>> begin AVAILABLE RECORDS

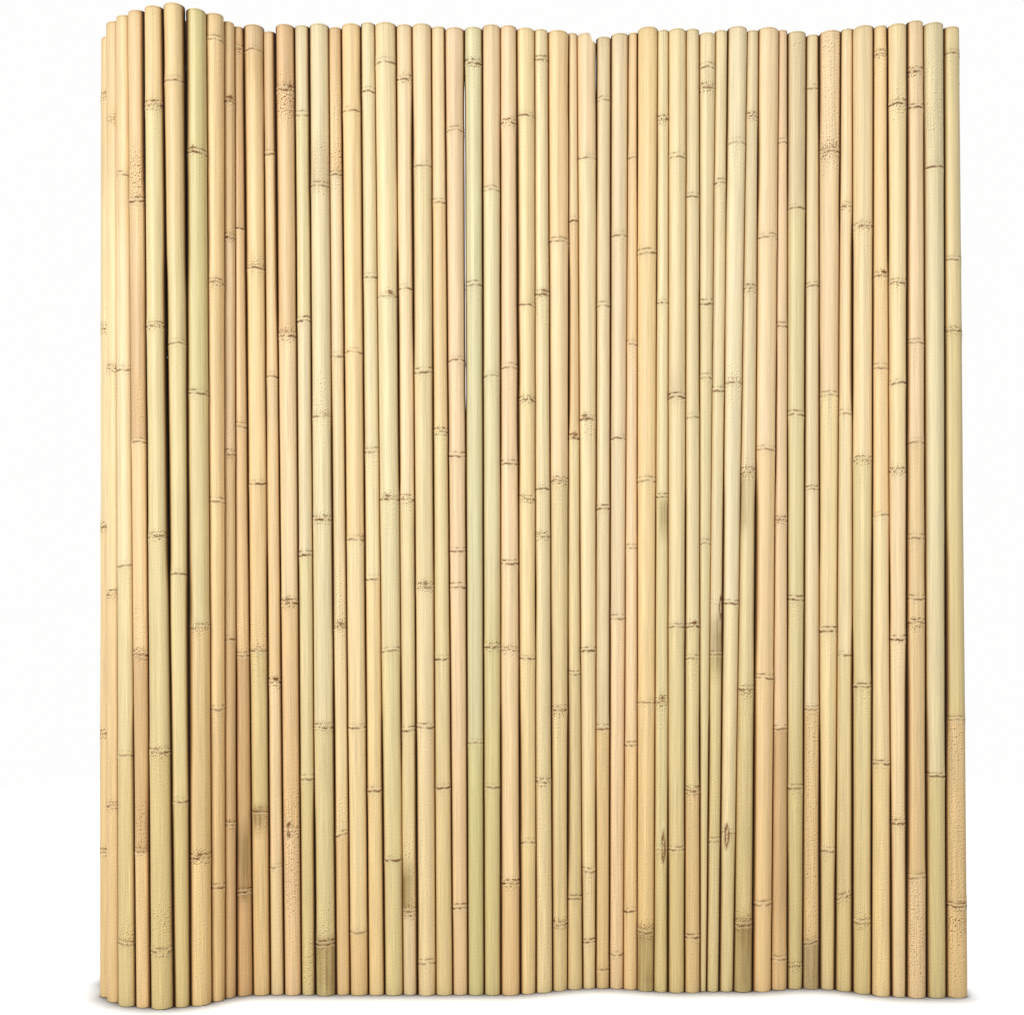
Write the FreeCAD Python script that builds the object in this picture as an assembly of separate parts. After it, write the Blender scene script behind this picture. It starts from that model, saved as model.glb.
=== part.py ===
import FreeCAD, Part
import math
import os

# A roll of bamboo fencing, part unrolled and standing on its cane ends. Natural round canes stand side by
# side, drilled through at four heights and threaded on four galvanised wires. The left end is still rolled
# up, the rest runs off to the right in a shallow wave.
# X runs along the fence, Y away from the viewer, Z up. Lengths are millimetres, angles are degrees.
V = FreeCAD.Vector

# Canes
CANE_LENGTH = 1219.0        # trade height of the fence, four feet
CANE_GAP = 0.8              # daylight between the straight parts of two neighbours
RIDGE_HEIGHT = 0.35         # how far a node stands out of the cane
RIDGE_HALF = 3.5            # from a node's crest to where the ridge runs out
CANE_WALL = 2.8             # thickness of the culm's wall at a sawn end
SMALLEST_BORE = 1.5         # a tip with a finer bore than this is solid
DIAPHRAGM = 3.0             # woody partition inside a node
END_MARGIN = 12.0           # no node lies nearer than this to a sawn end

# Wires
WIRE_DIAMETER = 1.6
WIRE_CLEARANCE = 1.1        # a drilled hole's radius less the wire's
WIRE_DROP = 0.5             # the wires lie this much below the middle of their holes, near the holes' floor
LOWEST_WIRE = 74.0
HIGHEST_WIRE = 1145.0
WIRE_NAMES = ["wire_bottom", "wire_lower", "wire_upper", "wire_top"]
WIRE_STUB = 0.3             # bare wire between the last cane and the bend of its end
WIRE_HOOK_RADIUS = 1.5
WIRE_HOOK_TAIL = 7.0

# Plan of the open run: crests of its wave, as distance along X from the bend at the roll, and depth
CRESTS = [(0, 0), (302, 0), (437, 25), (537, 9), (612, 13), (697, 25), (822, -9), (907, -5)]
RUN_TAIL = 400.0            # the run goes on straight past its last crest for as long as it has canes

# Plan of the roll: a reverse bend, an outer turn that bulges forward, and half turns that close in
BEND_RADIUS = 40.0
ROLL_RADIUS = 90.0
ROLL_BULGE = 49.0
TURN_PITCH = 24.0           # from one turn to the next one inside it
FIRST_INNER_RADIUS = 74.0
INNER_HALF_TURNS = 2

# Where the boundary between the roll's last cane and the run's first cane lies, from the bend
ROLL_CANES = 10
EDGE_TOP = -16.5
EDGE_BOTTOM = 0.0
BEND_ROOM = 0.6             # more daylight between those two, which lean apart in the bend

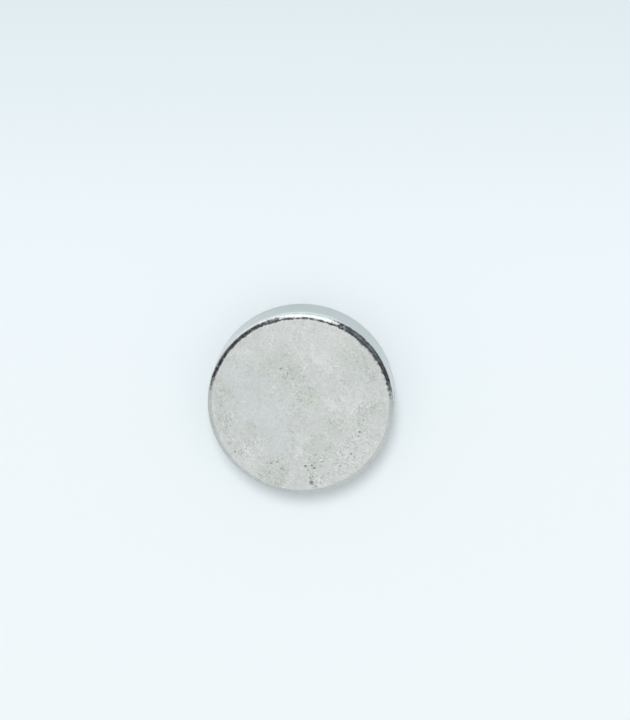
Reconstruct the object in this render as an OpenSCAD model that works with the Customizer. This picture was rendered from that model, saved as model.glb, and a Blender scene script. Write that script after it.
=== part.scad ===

>> end AVAILABLE RECORDS

- [PROMPT] Copy, please, exactly the lines that start at the first line of the data and end at the line containing "END_MARGIN = 12.0", both kept and no others.

- [THE SOLUTION]
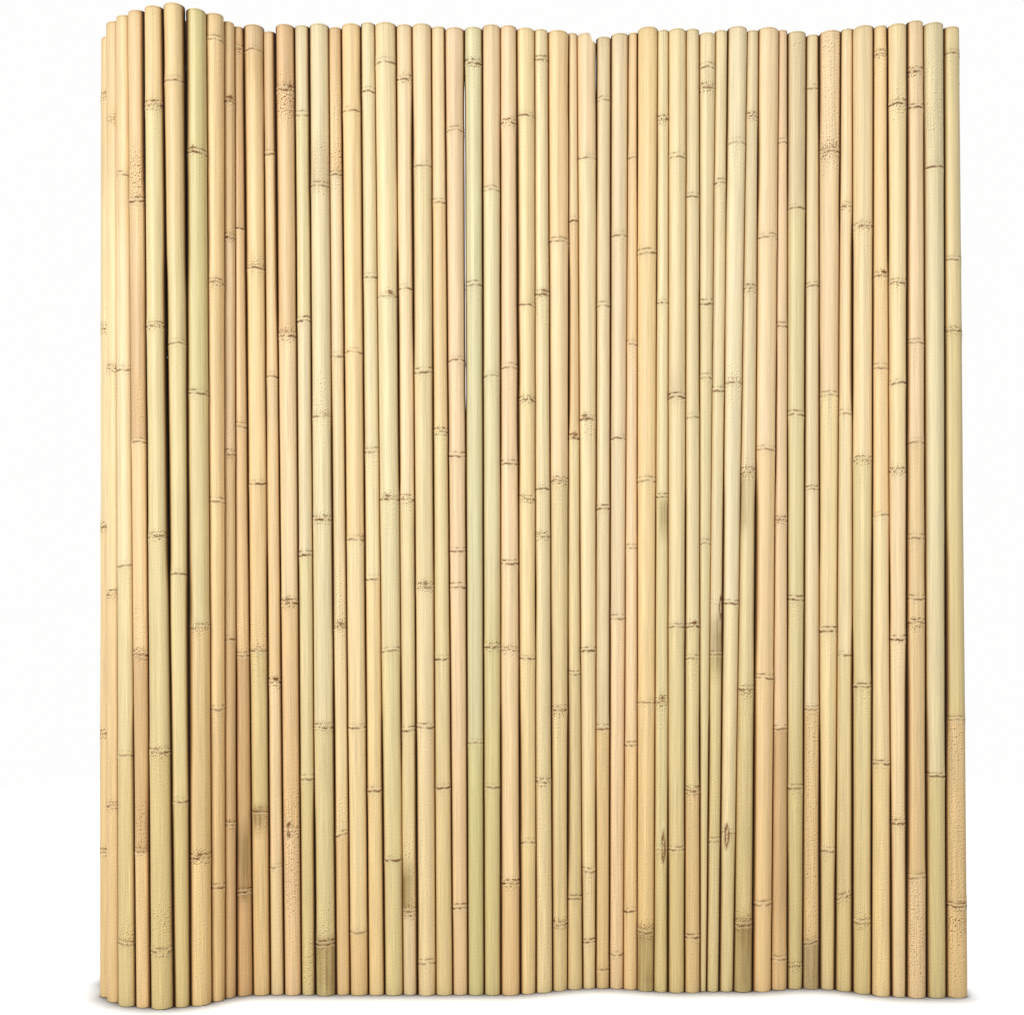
Write the FreeCAD Python script that builds the object in this picture as an assembly of separate parts. After it, write the Blender scene script behind this picture. It starts from that model, saved as model.glb.
=== part.py ===
import FreeCAD, Part
import math
import os

# A roll of bamboo fencing, part unrolled and standing on its cane ends. Natural round canes stand side by
# side, drilled through at four heights and threaded on four galvanised wires. The left end is still rolled
# up, the rest runs off to the right in a shallow wave.
# X runs along the fence, Y away from the viewer, Z up. Lengths are millimetres, angles are degrees.
V = FreeCAD.Vector

# Canes
CANE_LENGTH = 1219.0        # trade height of the fence, four feet
CANE_GAP = 0.8              # daylight between the straight parts of two neighbours
RIDGE_HEIGHT = 0.35         # how far a node stands out of the cane
RIDGE_HALF = 3.5            # from a node's crest to where the ridge runs out
CANE_WALL = 2.8             # thickness of the culm's wall at a sawn end
SMALLEST_BORE = 1.5         # a tip with a finer bore than this is solid
DIAPHRAGM = 3.0             # woody partition inside a node
END_MARGIN = 12.0           # no node lies nearer than this to a sawn end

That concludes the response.